With a nip in the air, a cup of hot cocoa in hand, and a quiet evening to reflect on the beginning of this school year, I pause to revel in gratitude for a moment at being in this time and place.  
One of my favorite pieces of literature is a poem by Robert Frost entitled “The Road Not Taken.”  I look at the roads that I have and have not taken that have lead me to this moment, and I’m grateful for the experiences in life that have lead up to this point.  I’m also grateful for the opportunity to choose my course for the future and be a small part in planning the course for our students as well.  
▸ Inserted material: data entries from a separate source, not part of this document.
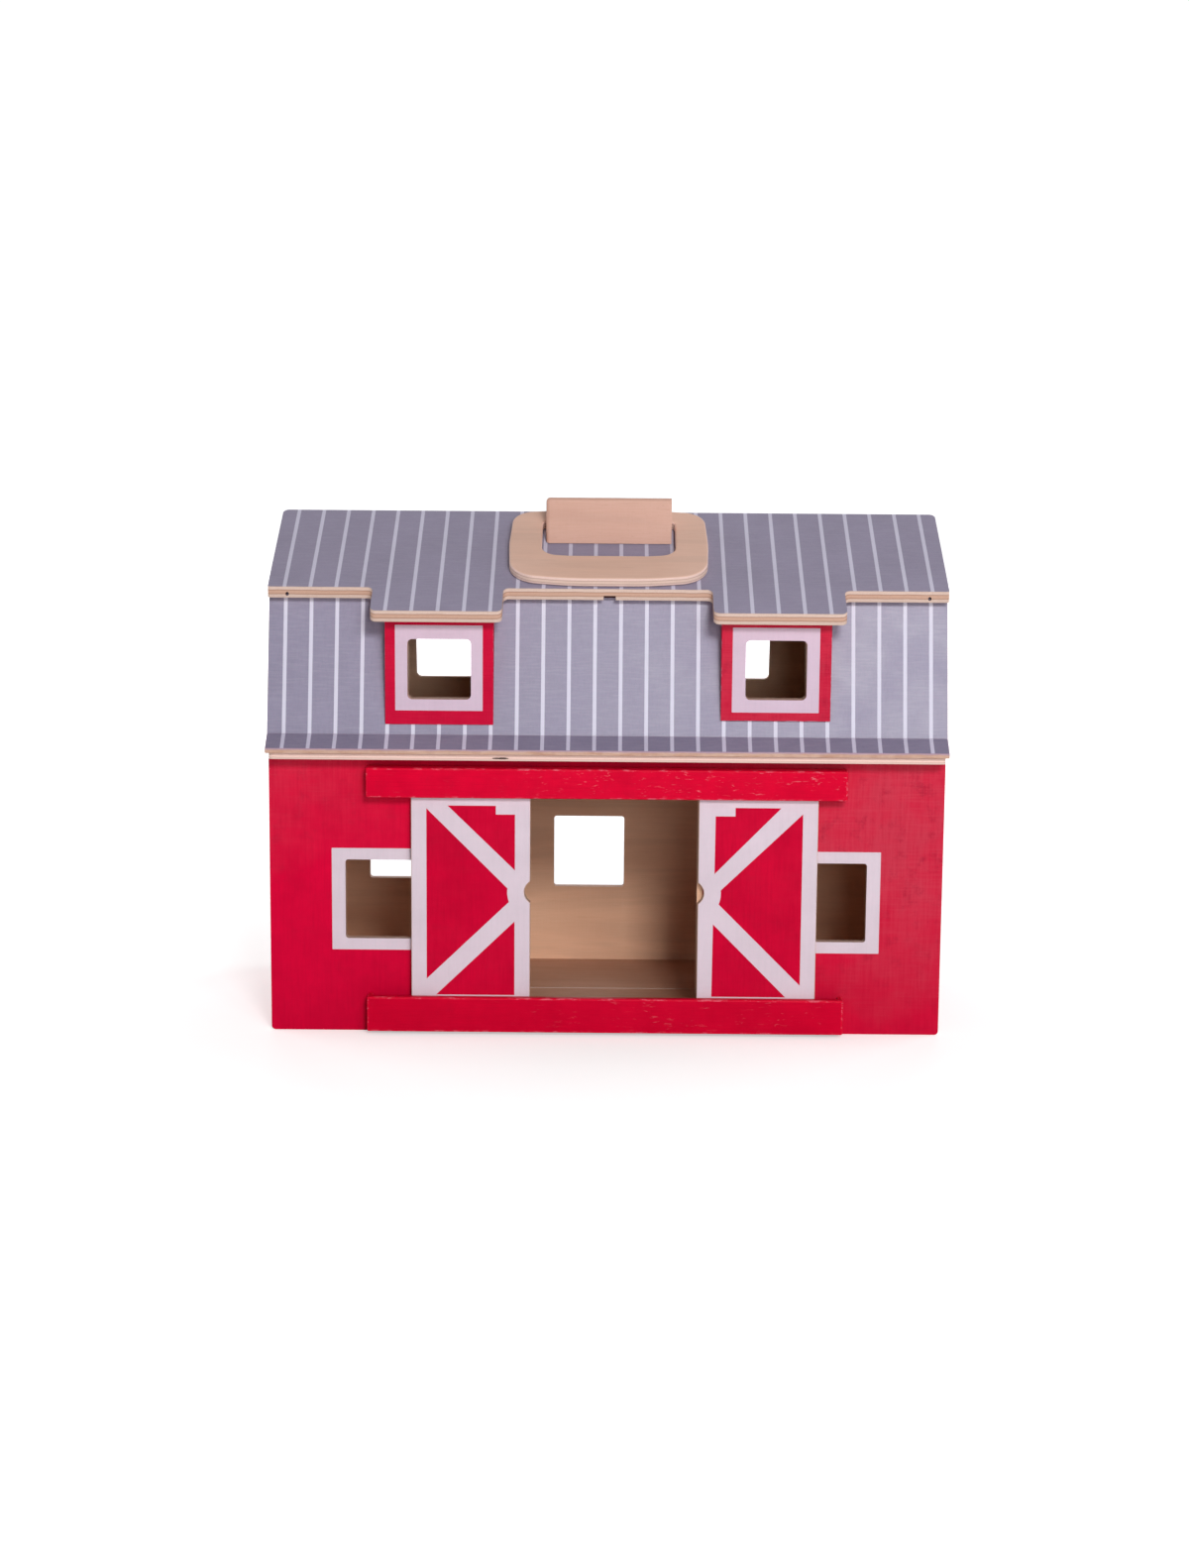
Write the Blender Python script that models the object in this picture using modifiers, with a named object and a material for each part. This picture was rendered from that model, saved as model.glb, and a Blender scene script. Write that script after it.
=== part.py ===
"""Toy barn in two halves that fold open on hinges at its left end.

Metres, +Z up. X runs along the ridge, the doors face -Y, and the origin is on
the ground under the middle of the closed barn. A reach is a distance from the
ridge's plane, towards the front or towards the rear.
"""
import math

import bmesh
import bpy
from mathutils import Matrix, Vector

# Sides, as signs of Y and X
FRONT = -1
REAR = 1
LEFT = -1
RIGHT = 1

# Board, running gap and overrun of the cutters
PLY = 0.005
GAP = 0.0003
OVERRUN = 0.004

# Walls
BARN_LENGTH = 0.343
WALL_SPAN = 0.150
WALL_HEIGHT = 0.1424
WALL_CORNER = 0.002

# Loft board, whose nose lies on the wall under the eave
LOFT_PLY = 0.0030
NOSE_SETBACK = 0.0025
NOSE_INSET = 0.0015
NOSE_CORNER = 0.002

# Lower roof, nearly upright, and the eave moulding at its foot
FOOT_OVERHANG = 0.0076
LOWER_ROOF_LEAN = math.radians(13.4)
LOWER_ROOF_RISE = 0.0797
EAVE_DEPTH = 0.0074
EAVE_LIP = 0.0024
EAVE_RISE = 0.0089

# Upper roof and its tabs over the dormers
ROOF_SLOPE = math.radians(26.08)
ROOF_SETBACK = 0.0121
RIDGE_CORNER = 0.003
ROOF_CORNER = 0.001
TAB_DEPTH = 0.020
TAB_INNER_OVERHANG = 0.0046
TAB_OUTER_OVERHANG = 0.0066
TAB_FILLET = 0.003
EDGE_HOLE_RADIUS = 0.00085
EDGE_HOLE_DEPTH = 0.005
EDGE_HOLE_RAISE = 0.0019
EDGE_HOLE_INSET = 0.0099
NOTCH_PLACE = 0.0007
NOTCH_WIDTH = 0.0061
NOTCH_HEIGHT = 0.0021
NOTCH_DEPTH = 0.0020

# Windows of the front wall, and the doorway's height
DOORWAY_HEADER = 0.0184
DOORWAY_CORNER = 0.0015
WINDOW_SIZE = 0.041
WINDOW_SILL = 0.0484
WINDOW_PLACE = 0.11245
WINDOW_CORNER = 0.0015

# Windows of the rear half
REAR_WINDOW_WIDTH = 0.0395
REAR_WINDOW_HEIGHT = 0.0404
REAR_WINDOW_PITCH = 0.1042
REAR_WINDOW_SILL = 0.051
REAR_MIDDLE_PLACE = -0.0096
REAR_MIDDLE_SILL = 0.0470
ATTIC_WINDOW_WIDTH = 0.032
ATTIC_WINDOW_HEIGHT = 0.030
ATTIC_SILL_SHARE = 0.248
LEFT_ATTIC_PLACE = -0.0909
RIGHT_ATTIC_PLACE = 0.0744
ATTIC_CORNER = 0.0028

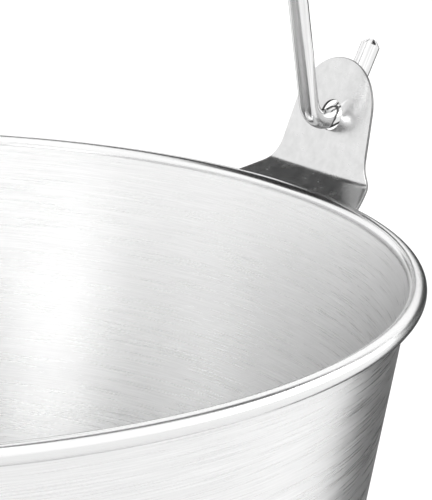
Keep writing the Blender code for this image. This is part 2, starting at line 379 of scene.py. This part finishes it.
def weld_seam(name, points, steels, closed=False):
    """A weld bead along a line of points, its width rising and falling once for each ripple."""
    curve = bpy.data.curves.new(name, "CURVE")
    curve.dimensions = "3D"
    curve.bevel_depth = WELD_RADIUS
    curve.bevel_resolution = 4
    curve.use_fill_caps = not closed
    spline = curve.splines.new("POLY")
    line = [Vector(p) for p in points]
    if closed:
        line.append(line[0])
    lengths = np.concatenate([[0], np.cumsum([(b - a).length for a, b in zip(line, line[1:])])])
    ripples = max(1, round(lengths[-1] / WELD_RIPPLE))
    count = ripples * len(RIPPLE_WIDTHS)
    places = np.linspace(0, lengths[-1], count + 1)
    coords = np.array([np.interp(places, lengths, [p[i] for p in line]) for i in range(3)]).T
    if closed:
        coords = coords[:-1]
        spline.use_cyclic_u = True
    spline.points.add(len(coords) - 1)
    for index, (point, place) in enumerate(zip(spline.points, coords)):
        point.co = (*place, 1)
        point.radius = RIPPLE_WIDTHS[index % len(RIPPLE_WIDTHS)]
    seam = bpy.data.objects.new(name, curve)
    bpy.context.scene.collection.objects.link(seam)
    take(seam)
    bpy.ops.object.convert(target="MESH")
    seam = bpy.context.object
    bpy.ops.object.mode_set(mode="EDIT")
    bpy.ops.mesh.select_all(action="SELECT")
    bpy.ops.mesh.remove_doubles(threshold=1e-6)
    bpy.ops.mesh.normals_make_consistent(inside=False)
    bpy.ops.object.mode_set(mode="OBJECT")
    smooth(seam, 60)
    seam.data.materials.clear()
    seam.data.materials.append(steels["weld"])
    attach(seam, "pail")
    return seam


def make_foot_weld(steels):
    centre = FOOT_RADIUS + GAP + WELD_RADIUS
    height = corner_height(centre) - FOOT_WELD_DROP
    angles = np.linspace(0, 2 * math.pi, TURN_STEPS, endpoint=False)
    points = [(centre * math.cos(a), centre * math.sin(a), height) for a in angles]
    seam = weld_seam("foot_seam", points, steels, closed=True)
    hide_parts("foot_weld")


# Ears


def ear_path():
    """The ear's middle surface at its centre line, from the flange's foot to the plate's top."""
    seat = GAP + EAR_SHEET / 2
    reach = EAR_HOLE_HEIGHT + EAR_ARC_RISE + EAR_ARC_RADIUS
    top = (EAR_BEND[0] + reach * math.sin(EAR_LEAN), EAR_BEND[1] + reach * math.cos(EAR_LEAN))
    return rounded_path([
        (wall_radius(EAR_FLANGE_BOTTOM) + seat, EAR_FLANGE_BOTTOM, 0),
        (wall_radius(EAR_FLANGE_TOP) + seat, EAR_FLANGE_TOP, FLANGE_BEND_RADIUS),
        (*EAR_KNEE, KNEE_RADIUS),
        (*EAR_BEND, PLATE_BEND_RADIUS),
        (*top, 0),
    ])


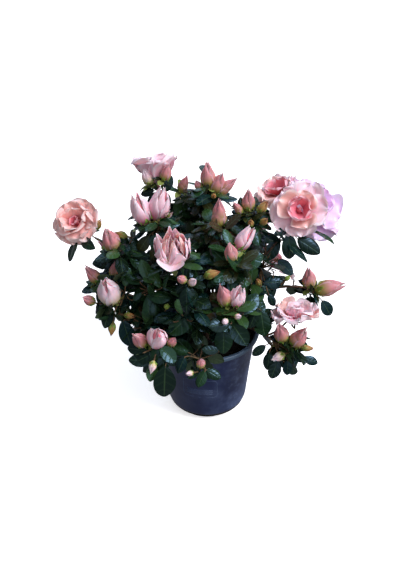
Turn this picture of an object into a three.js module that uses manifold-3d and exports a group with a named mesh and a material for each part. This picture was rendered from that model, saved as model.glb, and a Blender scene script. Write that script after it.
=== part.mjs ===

As Co-Special Ed. Director, I’ve had the opportunity to work with several teachers, administrators, parents, and students to take a deeper inventory of where we stand in serving our students with disabilities and special needs.  We found several areas of strength and a few areas of weakness.  It has been a learning process for me to look outside my own classroom at the district as a whole to better understand the total picture; like a walk down an unknown path.  But like every new road, the traveler learns and grows along the way so that the way back is no longer an option.  The only real option is the way forward.  
Our way forward is simple.  We set goals to strengthen our weaknesses and continue in our ways of success.  Our first five goals address the district’s main areas of weakness; they are not listed in any order of importance or chronology:  Budget relief, Transition program, Data usage, Speech pathologist, and Peer tutor program.  First we need to make sure that our budget is in order for this school year by appropriately using funds from all sources including ARRA, stimulus funds.  We also need to build our transition program to help students be better prepared for post-high school life.  Our district needs to access and use data to better drive instruction and placement decisions.  We need to continue to actively recruit a certified speech pathologist.  We also need to build our peer tutoring program so that it can benefit students with disabilities throughout the district.  
We believe that by meeting these goals we can better educate our students with disabilities and prepare them for “meaningful work, advanced education, responsible citizenship, and life-long learning.”  This path will take teamwork and devotion to our belief that all children can learn.  This is the road that will leave us saying, “Two roads diverged in a wood, and I, I took the one less traveled by, and that has made all the difference.”